Of the material below, the lines to be retyped are those from the line containing "Continue the three.js" through the line containing "# from a Mapping", inclusive; reproduce them exactly.

= = =

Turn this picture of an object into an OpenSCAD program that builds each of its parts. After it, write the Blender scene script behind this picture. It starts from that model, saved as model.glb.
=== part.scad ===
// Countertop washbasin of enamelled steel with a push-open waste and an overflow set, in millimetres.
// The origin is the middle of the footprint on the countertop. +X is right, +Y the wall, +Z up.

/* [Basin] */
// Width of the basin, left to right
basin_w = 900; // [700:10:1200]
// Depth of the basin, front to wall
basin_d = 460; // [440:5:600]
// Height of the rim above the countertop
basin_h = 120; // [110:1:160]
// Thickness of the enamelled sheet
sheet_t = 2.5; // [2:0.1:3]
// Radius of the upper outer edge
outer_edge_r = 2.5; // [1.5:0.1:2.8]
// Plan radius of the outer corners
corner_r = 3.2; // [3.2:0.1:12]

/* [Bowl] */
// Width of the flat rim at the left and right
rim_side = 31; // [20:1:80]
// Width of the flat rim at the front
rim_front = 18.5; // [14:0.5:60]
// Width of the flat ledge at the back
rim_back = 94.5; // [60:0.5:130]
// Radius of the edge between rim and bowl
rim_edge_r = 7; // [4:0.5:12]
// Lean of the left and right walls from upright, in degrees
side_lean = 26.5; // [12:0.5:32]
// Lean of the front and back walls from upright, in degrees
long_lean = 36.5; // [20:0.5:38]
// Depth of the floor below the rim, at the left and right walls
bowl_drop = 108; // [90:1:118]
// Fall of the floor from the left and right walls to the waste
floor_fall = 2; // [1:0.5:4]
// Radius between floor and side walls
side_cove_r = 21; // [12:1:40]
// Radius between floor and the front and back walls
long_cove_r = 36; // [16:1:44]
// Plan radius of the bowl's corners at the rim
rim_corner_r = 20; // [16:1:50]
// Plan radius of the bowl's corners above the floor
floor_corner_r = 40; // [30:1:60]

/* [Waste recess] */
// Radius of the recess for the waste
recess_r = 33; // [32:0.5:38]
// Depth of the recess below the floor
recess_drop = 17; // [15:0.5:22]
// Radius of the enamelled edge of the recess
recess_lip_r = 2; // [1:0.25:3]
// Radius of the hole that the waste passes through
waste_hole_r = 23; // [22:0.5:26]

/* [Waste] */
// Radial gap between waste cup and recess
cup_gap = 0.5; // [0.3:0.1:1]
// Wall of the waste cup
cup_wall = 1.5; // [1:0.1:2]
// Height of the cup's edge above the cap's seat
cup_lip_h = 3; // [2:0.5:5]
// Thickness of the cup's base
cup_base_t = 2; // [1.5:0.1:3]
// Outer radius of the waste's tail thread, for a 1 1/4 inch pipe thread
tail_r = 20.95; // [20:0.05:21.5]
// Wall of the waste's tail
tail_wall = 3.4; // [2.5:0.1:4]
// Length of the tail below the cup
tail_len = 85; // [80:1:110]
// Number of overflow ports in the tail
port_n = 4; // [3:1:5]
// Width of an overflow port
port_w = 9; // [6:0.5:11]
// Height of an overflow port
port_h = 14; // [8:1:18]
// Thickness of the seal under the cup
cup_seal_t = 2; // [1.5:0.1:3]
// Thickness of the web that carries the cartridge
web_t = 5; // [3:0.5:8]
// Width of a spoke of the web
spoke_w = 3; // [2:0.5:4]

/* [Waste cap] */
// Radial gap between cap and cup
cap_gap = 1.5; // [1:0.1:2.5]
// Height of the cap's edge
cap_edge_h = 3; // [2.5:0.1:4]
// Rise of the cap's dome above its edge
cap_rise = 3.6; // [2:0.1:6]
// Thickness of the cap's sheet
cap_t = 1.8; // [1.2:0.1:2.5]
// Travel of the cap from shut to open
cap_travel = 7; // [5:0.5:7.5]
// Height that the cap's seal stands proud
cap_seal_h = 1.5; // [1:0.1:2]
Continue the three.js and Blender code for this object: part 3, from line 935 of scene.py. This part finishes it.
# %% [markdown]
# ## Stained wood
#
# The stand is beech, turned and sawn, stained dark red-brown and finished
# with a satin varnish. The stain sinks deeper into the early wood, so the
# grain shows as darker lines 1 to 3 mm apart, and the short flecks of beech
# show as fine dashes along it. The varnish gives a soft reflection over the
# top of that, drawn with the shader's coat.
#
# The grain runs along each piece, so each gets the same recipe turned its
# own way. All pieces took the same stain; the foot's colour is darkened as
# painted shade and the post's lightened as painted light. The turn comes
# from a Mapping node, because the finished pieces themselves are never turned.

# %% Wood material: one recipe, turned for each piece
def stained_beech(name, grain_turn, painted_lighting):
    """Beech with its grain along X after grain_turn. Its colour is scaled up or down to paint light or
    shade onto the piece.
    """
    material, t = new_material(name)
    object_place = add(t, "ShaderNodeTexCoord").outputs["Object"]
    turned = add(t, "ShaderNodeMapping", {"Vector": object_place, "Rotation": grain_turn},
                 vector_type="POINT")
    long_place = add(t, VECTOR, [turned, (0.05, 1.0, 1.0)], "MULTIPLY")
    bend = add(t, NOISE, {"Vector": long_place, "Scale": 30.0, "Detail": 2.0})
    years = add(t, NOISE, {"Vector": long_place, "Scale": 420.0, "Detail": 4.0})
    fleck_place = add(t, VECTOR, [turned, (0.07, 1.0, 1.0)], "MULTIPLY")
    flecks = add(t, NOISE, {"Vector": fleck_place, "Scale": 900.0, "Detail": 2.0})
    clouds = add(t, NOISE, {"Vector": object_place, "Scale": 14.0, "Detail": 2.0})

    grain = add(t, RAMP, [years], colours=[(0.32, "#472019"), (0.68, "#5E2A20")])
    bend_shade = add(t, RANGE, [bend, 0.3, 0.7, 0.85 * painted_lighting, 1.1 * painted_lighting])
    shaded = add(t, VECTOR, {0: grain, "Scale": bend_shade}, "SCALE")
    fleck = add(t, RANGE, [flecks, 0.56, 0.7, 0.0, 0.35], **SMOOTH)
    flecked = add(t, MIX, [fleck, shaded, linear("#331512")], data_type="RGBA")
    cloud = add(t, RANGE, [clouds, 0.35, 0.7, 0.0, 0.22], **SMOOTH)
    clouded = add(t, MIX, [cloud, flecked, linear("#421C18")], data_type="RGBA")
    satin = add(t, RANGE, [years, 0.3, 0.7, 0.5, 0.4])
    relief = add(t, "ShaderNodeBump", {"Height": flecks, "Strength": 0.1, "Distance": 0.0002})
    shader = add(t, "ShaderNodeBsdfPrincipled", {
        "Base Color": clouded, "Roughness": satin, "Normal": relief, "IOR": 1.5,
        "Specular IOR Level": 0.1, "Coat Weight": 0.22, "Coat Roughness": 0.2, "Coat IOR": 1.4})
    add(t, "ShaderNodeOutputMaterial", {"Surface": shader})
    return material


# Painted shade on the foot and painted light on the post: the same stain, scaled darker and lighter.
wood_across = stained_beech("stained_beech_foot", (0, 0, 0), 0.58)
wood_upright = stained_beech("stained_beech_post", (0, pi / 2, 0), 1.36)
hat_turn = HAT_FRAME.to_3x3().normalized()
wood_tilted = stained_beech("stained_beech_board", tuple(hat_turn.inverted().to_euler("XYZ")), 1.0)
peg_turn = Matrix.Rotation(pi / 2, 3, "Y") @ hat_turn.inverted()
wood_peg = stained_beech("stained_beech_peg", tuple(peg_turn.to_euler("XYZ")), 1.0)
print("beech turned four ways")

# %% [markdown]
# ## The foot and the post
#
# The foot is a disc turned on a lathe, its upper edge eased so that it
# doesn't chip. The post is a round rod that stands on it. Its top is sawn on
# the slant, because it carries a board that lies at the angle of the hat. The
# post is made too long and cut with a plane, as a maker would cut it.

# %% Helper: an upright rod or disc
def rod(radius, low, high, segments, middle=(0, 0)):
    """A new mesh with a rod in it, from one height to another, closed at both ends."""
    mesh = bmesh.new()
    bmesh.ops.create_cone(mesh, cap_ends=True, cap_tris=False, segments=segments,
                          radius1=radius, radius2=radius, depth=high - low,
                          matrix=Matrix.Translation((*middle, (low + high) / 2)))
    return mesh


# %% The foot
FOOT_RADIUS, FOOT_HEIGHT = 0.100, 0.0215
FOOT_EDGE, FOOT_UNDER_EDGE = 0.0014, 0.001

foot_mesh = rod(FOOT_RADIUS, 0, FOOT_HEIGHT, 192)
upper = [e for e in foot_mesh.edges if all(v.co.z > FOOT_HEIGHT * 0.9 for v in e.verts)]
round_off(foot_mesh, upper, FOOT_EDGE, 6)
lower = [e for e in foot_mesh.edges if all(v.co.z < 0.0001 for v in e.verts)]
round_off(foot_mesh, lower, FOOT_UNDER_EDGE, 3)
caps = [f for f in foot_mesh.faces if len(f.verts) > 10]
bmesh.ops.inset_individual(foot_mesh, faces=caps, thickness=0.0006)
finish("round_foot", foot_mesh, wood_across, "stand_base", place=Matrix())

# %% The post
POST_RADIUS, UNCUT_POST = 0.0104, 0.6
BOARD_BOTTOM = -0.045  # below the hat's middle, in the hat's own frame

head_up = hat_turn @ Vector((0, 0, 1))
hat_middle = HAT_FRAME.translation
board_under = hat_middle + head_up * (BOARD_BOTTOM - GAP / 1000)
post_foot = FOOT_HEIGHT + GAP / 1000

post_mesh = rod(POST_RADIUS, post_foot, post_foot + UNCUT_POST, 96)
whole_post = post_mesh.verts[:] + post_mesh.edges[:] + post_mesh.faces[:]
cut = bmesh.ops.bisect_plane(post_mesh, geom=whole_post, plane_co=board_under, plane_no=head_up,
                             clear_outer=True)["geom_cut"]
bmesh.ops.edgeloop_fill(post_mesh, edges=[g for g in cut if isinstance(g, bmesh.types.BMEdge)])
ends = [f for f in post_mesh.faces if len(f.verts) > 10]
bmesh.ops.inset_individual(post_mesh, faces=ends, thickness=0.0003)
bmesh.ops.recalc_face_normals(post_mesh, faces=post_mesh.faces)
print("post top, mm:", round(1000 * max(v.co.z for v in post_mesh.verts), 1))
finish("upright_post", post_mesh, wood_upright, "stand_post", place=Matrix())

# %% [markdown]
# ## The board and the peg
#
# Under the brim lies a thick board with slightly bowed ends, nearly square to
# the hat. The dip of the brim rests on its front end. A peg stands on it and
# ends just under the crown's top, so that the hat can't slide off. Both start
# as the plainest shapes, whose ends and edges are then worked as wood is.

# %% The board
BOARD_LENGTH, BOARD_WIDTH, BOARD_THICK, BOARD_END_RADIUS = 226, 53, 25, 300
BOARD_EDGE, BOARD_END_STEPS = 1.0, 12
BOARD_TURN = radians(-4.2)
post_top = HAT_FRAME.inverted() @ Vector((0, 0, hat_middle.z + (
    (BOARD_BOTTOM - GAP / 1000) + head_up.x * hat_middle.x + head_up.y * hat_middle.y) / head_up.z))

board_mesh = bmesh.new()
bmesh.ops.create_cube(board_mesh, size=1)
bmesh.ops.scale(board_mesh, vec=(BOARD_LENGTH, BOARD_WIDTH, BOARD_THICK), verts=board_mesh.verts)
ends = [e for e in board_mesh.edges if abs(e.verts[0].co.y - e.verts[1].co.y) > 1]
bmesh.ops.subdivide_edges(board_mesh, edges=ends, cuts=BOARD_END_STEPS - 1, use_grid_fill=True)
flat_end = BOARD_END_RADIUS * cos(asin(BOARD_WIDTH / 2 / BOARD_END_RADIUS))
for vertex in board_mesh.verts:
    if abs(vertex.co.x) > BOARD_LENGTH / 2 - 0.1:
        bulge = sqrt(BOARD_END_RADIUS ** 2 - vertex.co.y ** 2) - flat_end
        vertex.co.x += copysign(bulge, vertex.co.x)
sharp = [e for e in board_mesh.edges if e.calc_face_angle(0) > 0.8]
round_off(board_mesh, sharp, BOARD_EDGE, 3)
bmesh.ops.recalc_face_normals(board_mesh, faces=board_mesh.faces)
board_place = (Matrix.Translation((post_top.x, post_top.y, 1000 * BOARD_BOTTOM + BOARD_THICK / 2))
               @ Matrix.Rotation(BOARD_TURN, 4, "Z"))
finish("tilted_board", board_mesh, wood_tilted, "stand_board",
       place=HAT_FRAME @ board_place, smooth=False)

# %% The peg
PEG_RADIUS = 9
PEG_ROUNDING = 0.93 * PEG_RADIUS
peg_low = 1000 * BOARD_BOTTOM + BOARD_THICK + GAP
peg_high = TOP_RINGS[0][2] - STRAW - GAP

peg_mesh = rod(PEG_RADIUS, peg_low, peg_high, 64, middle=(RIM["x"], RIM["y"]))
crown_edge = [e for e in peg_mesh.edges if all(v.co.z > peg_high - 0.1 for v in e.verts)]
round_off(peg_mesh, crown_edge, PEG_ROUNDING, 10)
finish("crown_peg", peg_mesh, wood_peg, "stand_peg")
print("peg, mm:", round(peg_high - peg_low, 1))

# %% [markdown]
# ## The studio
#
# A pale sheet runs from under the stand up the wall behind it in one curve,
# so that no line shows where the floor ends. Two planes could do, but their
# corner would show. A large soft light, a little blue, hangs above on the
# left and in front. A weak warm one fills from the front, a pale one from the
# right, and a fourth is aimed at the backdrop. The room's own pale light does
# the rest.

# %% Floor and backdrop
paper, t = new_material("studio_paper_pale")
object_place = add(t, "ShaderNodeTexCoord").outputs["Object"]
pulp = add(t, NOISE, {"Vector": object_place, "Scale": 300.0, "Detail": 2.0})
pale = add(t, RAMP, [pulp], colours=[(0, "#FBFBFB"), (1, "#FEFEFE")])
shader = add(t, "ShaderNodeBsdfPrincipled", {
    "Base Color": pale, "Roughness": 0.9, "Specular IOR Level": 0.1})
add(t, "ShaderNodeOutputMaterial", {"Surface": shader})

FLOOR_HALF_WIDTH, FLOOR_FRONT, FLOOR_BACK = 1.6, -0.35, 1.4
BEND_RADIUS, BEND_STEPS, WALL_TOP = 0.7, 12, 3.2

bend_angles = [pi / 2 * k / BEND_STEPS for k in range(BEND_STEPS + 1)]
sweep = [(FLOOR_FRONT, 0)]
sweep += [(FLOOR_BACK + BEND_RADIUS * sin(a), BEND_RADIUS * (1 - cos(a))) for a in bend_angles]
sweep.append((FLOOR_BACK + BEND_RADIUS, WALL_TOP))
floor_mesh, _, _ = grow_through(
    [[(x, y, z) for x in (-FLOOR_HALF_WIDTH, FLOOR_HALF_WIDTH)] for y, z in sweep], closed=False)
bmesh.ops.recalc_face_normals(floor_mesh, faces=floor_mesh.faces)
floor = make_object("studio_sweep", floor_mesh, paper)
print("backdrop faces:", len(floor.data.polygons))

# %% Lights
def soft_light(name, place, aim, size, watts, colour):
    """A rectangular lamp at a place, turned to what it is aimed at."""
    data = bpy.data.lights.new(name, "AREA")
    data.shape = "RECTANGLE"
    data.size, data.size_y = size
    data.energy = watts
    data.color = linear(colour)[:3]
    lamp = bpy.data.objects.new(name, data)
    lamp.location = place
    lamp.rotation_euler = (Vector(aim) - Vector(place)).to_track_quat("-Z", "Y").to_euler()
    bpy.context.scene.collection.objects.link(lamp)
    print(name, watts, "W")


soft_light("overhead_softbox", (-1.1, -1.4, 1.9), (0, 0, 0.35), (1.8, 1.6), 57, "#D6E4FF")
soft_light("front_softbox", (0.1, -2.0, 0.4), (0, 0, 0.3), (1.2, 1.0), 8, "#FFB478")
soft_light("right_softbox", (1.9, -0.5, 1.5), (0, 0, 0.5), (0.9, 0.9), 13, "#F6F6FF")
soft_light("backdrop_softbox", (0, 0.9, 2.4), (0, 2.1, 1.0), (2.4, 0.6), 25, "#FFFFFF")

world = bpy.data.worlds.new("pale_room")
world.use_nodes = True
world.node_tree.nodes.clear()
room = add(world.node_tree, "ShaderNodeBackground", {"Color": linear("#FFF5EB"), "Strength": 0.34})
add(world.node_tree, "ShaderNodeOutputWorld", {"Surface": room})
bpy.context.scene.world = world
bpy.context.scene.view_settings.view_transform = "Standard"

= = =

FINISHED EXERCISE
Continue the three.js and Blender code for this object: part 3, from line 935 of scene.py. This part finishes it.
# %% [markdown]
# ## Stained wood
#
# The stand is beech, turned and sawn, stained dark red-brown and finished
# with a satin varnish. The stain sinks deeper into the early wood, so the
# grain shows as darker lines 1 to 3 mm apart, and the short flecks of beech
# show as fine dashes along it. The varnish gives a soft reflection over the
# top of that, drawn with the shader's coat.
#
# The grain runs along each piece, so each gets the same recipe turned its
# own way. All pieces took the same stain; the foot's colour is darkened as
# painted shade and the post's lightened as painted light. The turn comes
# from a Mapping node, because the finished pieces themselves are never turned.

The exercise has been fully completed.